**Stated problem:** Pick out the lines below with "Vector" and list them.

**Source data:**
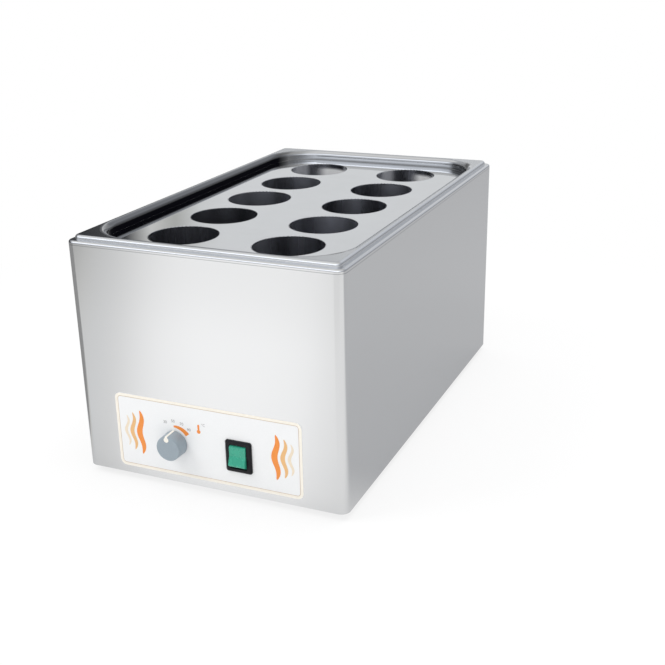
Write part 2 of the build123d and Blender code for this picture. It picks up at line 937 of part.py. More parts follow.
# ---------------------------------------------------------------- cut-out, block, earth and gland
def safety_cutout():
    """Bimetal cut-out held against the tank's underside by its strap."""
    body = upright(cutout_across, cutout_along, cutout_radius, tank_under - cutout_length, tank_under)
    body += bar(
        cutout_across,
        cutout_along,
        tank_under - cutout_strap_sheet / 2,
        cutout_strap_width,
        cutout_strap_depth,
        cutout_strap_sheet,
    )
    for x, y in cutout_stud_places:
        hole_low = tank_under - cutout_strap_sheet - overcut
        body -= upright(x, y, cutout_stud_radius + thread_clearance, hole_low, tank_under + overcut)
    for side in (-1, 1):
        x = cutout_across + side * cutout_tab_pitch / 2
        z = tank_under - cutout_length - tab_length / 2
        body += bar(x, cutout_along, z, tab_sheet, tab_width, tab_length)
    return body


block_front = block_along - block_length / 2
block_top = base_top + block_height
block_wire_height = base_top + block_wire_up
block_screw_seat = block_top - block_well_depth
block_screw_tip = block_wire_height + block_bore_radius + block_screw_tip_gap


def terminal_block():
    """Moulded block with blind wire holes at its front and screw wells in its top."""
    block = bar(
        block_across, block_along, base_top + block_height / 2, block_width, block_length, block_height
    )
    block += bar(
        block_across,
        block_along,
        base_top + block_ear_height / 2,
        block_fixing_pitch + 2 * block_ear,
        block_ear_length,
        block_ear_height,
    )
    for x, y in block_pole_places:
        head_hole = block_screw_head_radius + thread_clearance
        block -= upright(x, y, head_hole, block_screw_seat, block_top + overcut)
        block -= upright(x, y, block_screw_radius + thread_clearance, block_screw_tip, block_top)
        wire_end = block_front + block_wire_depth
        block -= along_y(x, block_wire_height, block_bore_radius, block_front - overcut, wire_end)
    ear_top = base_top + block_ear_height
    for x, y in block_fixing_places:
        hole_radius = block_fixing_radius + hole_clearance
        block -= upright(x, y, hole_radius, base_top - overcut, ear_top + overcut)
    return block


def terminal_screws():
    """Slotted brass screws of the block's poles."""
    screws = []
    for x, y in block_pole_places:
        head_top = block_screw_seat + block_screw_head
        screw = upright(x, y, block_screw_head_radius, block_screw_seat, head_top)
        screw += upright(x, y, block_screw_radius, block_screw_tip, block_screw_seat)
        slot_length = 2 * (block_screw_head_radius + overcut)
        screws.append(screw - bar(x, y, head_top, slot_length, block_screw_slot, block_screw_head))
    return screws


def block_fixings():
    """Pan-head screws through the block's ears into the base plate."""
    screws = []
    ear_top = base_top + block_ear_height
    for x, y in block_fixing_places:
        head_top = ear_top + block_fixing_head
        head = upright(x, y, block_fixing_head_radius, ear_top, head_top)
        head = chamfer(edges_at(head, head_top), block_fixing_head * head_edge_share)
        recess_low = head_top - block_fixing_head * cross_depth_share
        head -= cross_recess(x, y, block_fixing_head_radius, recess_low, head_top + overcut)
        tip = foot_height - block_fixing_tail
        screws.append(head + upright(x, y, block_fixing_radius, tip, ear_top))
    return screws


def earth_stud():
    """Stud pressed into the base plate from below."""
    head = upright(earth_across, earth_along, earth_head_radius, foot_height - earth_head, foot_height)
    return head + upright(
        earth_across, earth_along, earth_stud_radius, foot_height, base_top + earth_stud_height
    )


earth_ring_low = base_top + earth_nut_height
earth_ring_high = earth_ring_low + earth_ring_sheet


def earth_nuts():
    """Two nuts that clamp the earth lead's ring."""
    nuts = []
    for low in (base_top, earth_ring_high):
        nut = hexagon_up(earth_across, earth_along, earth_nut_across, low, low + earth_nut_height)
        hole_radius = earth_stud_radius + thread_clearance
        hole_high = low + earth_nut_height + overcut
        nuts.append(nut - upright(earth_across, earth_along, hole_radius, low - overcut, hole_high))
    return nuts


gland_outer_end = back_face + gland_hex_length + gland_cap_length


def cable_gland_body():
    """Threaded body of the cable gland, its hexagon against the back."""
    body = along_y(
        gland_across, gland_height, gland_thread_radius, back_inside - gland_thread_inside, back_face
    )
    hex_end = back_face + gland_hex_length
    body += hexagon_along_y(gland_across, gland_height, gland_hex_across, back_face, hex_end)
    outer = hex_end + gland_thread_outside
    body += along_y(gland_across, gland_height, gland_thread_radius, hex_end, outer)
    inner = back_inside - gland_thread_inside
    return body - along_y(gland_across, gland_height, gland_bore_radius, inner - overcut, outer + overcut)


def cable_gland_locknut():
    """Flat nut on the gland's thread, inside the back."""
    near = back_inside - gland_nut_length
    nut = hexagon_along_y(gland_across, gland_height, gland_hex_across, near, back_inside)
    hole_radius = gland_thread_radius + thread_clearance
    return nut - along_y(gland_across, gland_height, hole_radius, near - overcut, back_inside + overcut)


def cable_gland_cap():
    """Domed cap nut that squeezes the seal."""
    near = back_face + gland_hex_length
    cap = hexagon_along_y(gland_across, gland_height, gland_hex_across, near, gland_outer_end)
    dome = along_y(gland_across, gland_height, gland_hex_across / 2, near, gland_outer_end)
    cap = cap & fillet(edges_facing(dome, gland_outer_end), gland_dome)
    inner_end = gland_outer_end - gland_cap_lip
    hole_radius = gland_thread_radius + thread_clearance
    cap -= along_y(gland_across, gland_height, hole_radius, near - overcut, inner_end)
    return cap - along_y(gland_across, gland_height, gland_bore_radius, near, gland_outer_end + overcut)


def cable_gland_seal():
    """Rubber ring in the mouth of the gland."""
    inner_end = gland_outer_end - gland_cap_lip
    near = back_face + gland_hex_length
    ring = along_y(gland_across, gland_height, gland_bore_radius, near, inner_end)
    return ring - along_y(gland_across, gland_height, cord_hole_radius, near - overcut, inner_end + overcut)


# ---------------------------------------------------------------- internal leads
lead_height = base_top + lead_radius + lead_lift
thermostat_tab_end = thermostat_back + tab_length
switch_tab_end = barrel_back + tab_length
cutout_tab_end = tank_under - cutout_length - tab_length
pin_end = element_front - element_pin_length
riser_y = thermostat_tab_end + 2 * lead_bend
pin_riser_y = pin_end - lead_past_pins


def supply_lead(pole, side, setback):
    """Lead from one pole of the block, along the base and up to a lower tab of the switch."""
    x = block_pole_places[pole][0]
    tab_x = switch_across + side * switch_tab_across
    tab_z = switch_height - switch_tab_up
    turn_y = riser_y + setback
    points = [
        (x, block_front + lead_in_block, block_wire_height),
        (x, block_front - lead_straight_at_block, block_wire_height),
        (x, block_front - lead_straight_at_block - lead_settle, lead_height),
        (x, turn_y, lead_height),
        (tab_x, turn_y, lead_height),
        (tab_x, riser_y, lead_height),
        (tab_x, riser_y, tab_z),
        (tab_x, switch_tab_end, tab_z),
    ]
    return round_path(lead_radius, points, lead_bend)


def lead_switch_live():
    """Live lead to the switch."""
    return supply_lead(0, -1, lead_live_setback)


def lead_switch_neutral():
    """Neutral lead to the switch."""
    return supply_lead(1, 1, lead_neutral_setback)


def lead_switch_thermostat():
    """From the switch's upper live tab to the thermostat's nearer tab."""
    from_x = switch_across - switch_tab_across
    from_z = switch_height + switch_tab_up
    to_x = knob_across + thermostat_tab_pitch / 2
    crossing = from_z + lead_over_thermostat
    points = [
        (from_x, switch_tab_end, from_z),
        (from_x, riser_y, from_z),
        (from_x, riser_y, crossing),
        (to_x, riser_y, crossing),
        (to_x, riser_y, knob_height),
        (to_x, thermostat_tab_end, knob_height),
    ]
    return round_path(lead_radius, points, lead_bend)


def lead_thermostat_cutout():
    """From the thermostat's further tab up to the safety cut-out."""
    from_x = knob_across - thermostat_tab_pitch / 2
    to_x = cutout_across - cutout_tab_pitch / 2
    crossing = cutout_tab_end - lead_under_cutout
    points = [
        (from_x, thermostat_tab_end, knob_height),
        (from_x, cutout_along, knob_height),
        (from_x, cutout_along, crossing),
        (to_x, cutout_along, crossing),
        (to_x, cutout_along, cutout_tab_end),
    ]
    return round_path(lead_radius, points, lead_bend)


def lead_cutout_element():
    """From the cut-out to the right-hand pin of the heating tube."""
    from_x = cutout_across + cutout_tab_pitch / 2
    pin_x = element_ends()[1][0]
    crossing = cutout_tab_end - lead_beside_cutout
    points = [
        (from_x, cutout_along, cutout_tab_end),
        (from_x, cutout_along, crossing),
        (pin_x, pin_riser_y, crossing),
        (pin_x, pin_riser_y, element_middle),
        (pin_x, pin_end, element_middle),
    ]
    return round_path(lead_radius, points, lead_bend)


def lead_element_neutral():
    """From the switch's upper neutral tab to the left-hand pin of the heating tube."""
    from_x = switch_across + switch_tab_across
    from_z = switch_height + switch_tab_up
    pin_x = element_ends()[0][0]
    behind_tabs = switch_tab_end + lead_behind_tabs
    crossing = from_z + lead_over_switch
    points = [
        (from_x, switch_tab_end, from_z),
        (from_x, behind_tabs, from_z),
        (from_x, behind_tabs, crossing),
        (pin_x, behind_tabs, crossing),
        (pin_x, pin_riser_y, crossing),
        (pin_x, pin_riser_y, element_middle),
        (pin_x, pin_end, element_middle),
    ]
    return round_path(lead_radius, points, lead_bend)


def lead_earth():
    """From the block's third pole to the earth stud, with its ring terminal."""
    x = block_pole_places[2][0]
    ring_middle = (earth_ring_low + earth_ring_high) / 2
    points = [
        (x, block_front + lead_in_block, block_wire_height),
        (x, block_front - lead_settle, block_wire_height),
        (earth_across, block_front - lead_settle, ring_middle),
        (earth_across, earth_along - earth_ring_radius, ring_middle),
    ]
    lead = round_path(lead_radius, points, lead_bend)
    ring = upright(earth_across, earth_along, earth_ring_radius, earth_ring_low, earth_ring_high)
    hole_radius = earth_stud_radius + thread_clearance
    ring -= upright(
        earth_across, earth_along, hole_radius, earth_ring_low - overcut, earth_ring_high + overcut
    )
    tongue_start = earth_along - earth_ring_radius - earth_tongue
    tongue_end = earth_along - hole_radius - earth_ring_sheet
    tongue = bar(
        earth_across,
        (tongue_start + tongue_end) / 2,
        ring_middle,
        earth_tongue_width,
        tongue_end - tongue_start,
        earth_ring_sheet,
    )
    return lead + ring + tongue


# ---------------------------------------------------------------- every piece, written one by one
pieces = {
    "outer_casing": outer_casing(),
    "base_plate": base_plate(),
    "base_screws": base_screws(),
    "rubber_feet": rubber_feet(),
    "foot_screws": foot_screws(),
    "foot_nuts": foot_nuts(),
    "water_tank": water_tank(),
    "tank_studs": tank_studs(),
    "stud_nuts": stud_nuts(),
    "heating_element": heating_element(),
    "element_pins": element_pins(),
    "clamp_plate": clamp_plate(),
    "insulation_pad": insulation_pad(),
    "heater_cover": heater_cover(),
    "thermostat_body": thermostat_body(),
    "thermostat_nut": thermostat_nut(),
    "thermostat_shaft": thermostat_shaft(),
    "thermostat_bulb": thermostat_bulb(),
    "control_knob": control_knob(),
    "knob_pointer": knob_pointer(),
    "switch_housing": switch_housing(),
    "switch_rocker": switch_rocker(),
    "switch_lamp": switch_lamp(),
    "front_label": front_label(),
    "bottle_tray": bottle_tray(),
    "safety_cutout": safety_cutout(),
    "terminal_block": terminal_block(),
    "terminal_screws": terminal_screws(),
    "block_fixings": block_fixings(),
    "earth_stud": earth_stud(),
    "earth_nuts": earth_nuts(),
    "cable_gland_body": cable_gland_body(),
    "cable_gland_locknut": cable_gland_locknut(),
    "cable_gland_cap": cable_gland_cap(),
    "cable_gland_seal": cable_gland_seal(),
    "lead_switch_live": lead_switch_live(),
    "lead_switch_neutral": lead_switch_neutral(),
    "lead_switch_thermostat": lead_switch_thermostat(),
    "lead_thermostat_cutout": lead_thermostat_cutout(),
    "lead_cutout_element": lead_cutout_element(),
    "lead_element_neutral": lead_element_neutral(),
    "lead_earth": lead_earth(),
}
for number, (x, y) in enumerate(well_places, start=1):
    pieces[f"bottle_well_{number:02d}"] = bottle_well(x, y)

os.makedirs("parts", exist_ok=True)
for name, shape in pieces.items():
    solids = Compound(children=shape) if isinstance(shape, list) else shape
    export_step(solids, f"parts/{name}.step")
    print(name, round(solids.volume))
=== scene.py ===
import math

import bmesh
import bpy
from mathutils import Matrix, Vector


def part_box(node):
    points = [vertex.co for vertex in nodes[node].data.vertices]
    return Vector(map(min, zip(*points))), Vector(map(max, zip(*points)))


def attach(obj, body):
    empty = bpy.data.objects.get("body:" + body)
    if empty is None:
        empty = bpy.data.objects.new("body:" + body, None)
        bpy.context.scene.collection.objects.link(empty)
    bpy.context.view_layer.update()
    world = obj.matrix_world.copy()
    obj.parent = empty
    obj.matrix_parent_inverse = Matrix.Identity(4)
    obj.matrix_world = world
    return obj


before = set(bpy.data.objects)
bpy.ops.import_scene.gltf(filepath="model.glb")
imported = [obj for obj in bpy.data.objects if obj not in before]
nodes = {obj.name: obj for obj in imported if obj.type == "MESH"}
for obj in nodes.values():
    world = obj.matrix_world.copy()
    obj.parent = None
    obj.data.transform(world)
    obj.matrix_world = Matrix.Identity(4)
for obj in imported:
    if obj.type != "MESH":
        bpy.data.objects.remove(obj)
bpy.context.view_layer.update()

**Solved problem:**
from mathutils import Matrix, Vector
    return Vector(map(min, zip(*points))), Vector(map(max, zip(*points)))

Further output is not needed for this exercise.